- _EXERCISE INSTRUCTIONS_: Take every line that has the string "joints" and copy it out.

▶

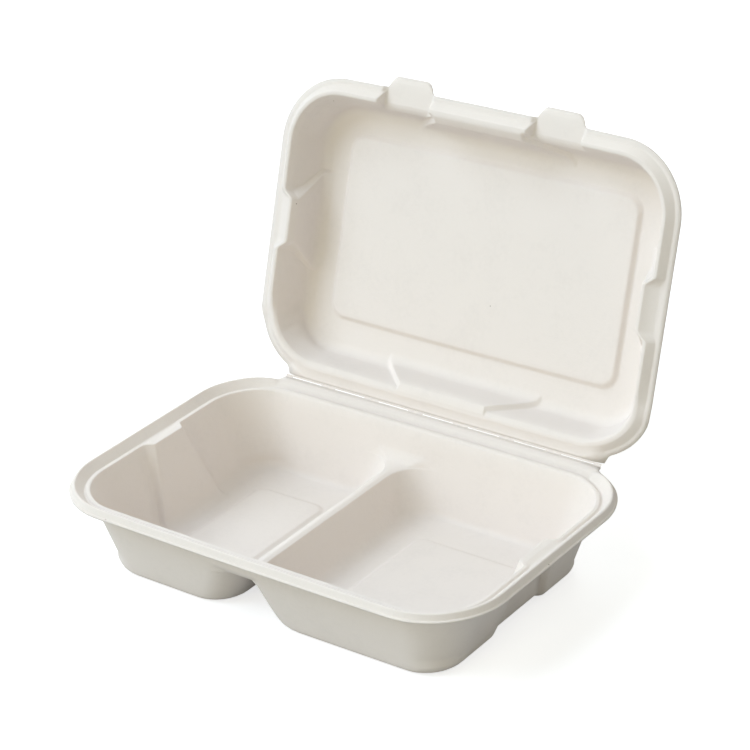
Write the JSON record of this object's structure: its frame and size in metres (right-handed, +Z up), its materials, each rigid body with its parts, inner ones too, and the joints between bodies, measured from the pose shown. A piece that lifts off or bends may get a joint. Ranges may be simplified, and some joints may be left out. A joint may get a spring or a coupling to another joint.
{
  "type": "hinged meal box",
  "caption": "Shallow hinged meal box of moulded plant fibre, open, with a divided tray and a lid with locking tabs that folds over it.",
  "frame": {"origin": "middle of the open box's footprint, on the table that the tray stands on", "axes": "+X from the small compartment to the large one, +Y from the tray's front to its hinge, +Z up"},
  "size_m": [0.23, 0.2098, 0.1866],
  "materials": {
    "fibre": "matte, slightly mottled moulded plant fibre"
  },
  "bodies": {
    "tray": {"tray": "fibre"},
    "lid": {"lid": "fibre"}
  },
  "joints": [
    {"name": "lid_fold", "type": "hinge", "parent": "tray", "child": "lid", "pos_m": [0, 0.04861, 0.04065], "axis": [1, 0, 0], "range_deg": [-72.5, 107.5]}
  ]
}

◀

- _ANSWER_:
Write the JSON record of this object's structure: its frame and size in metres (right-handed, +Z up), its materials, each rigid body with its parts, inner ones too, and the joints between bodies, measured from the pose shown. A piece that lifts off or bends may get a joint. Ranges may be simplified, and some joints may be left out. A joint may get a spring or a coupling to another joint.
  "joints": [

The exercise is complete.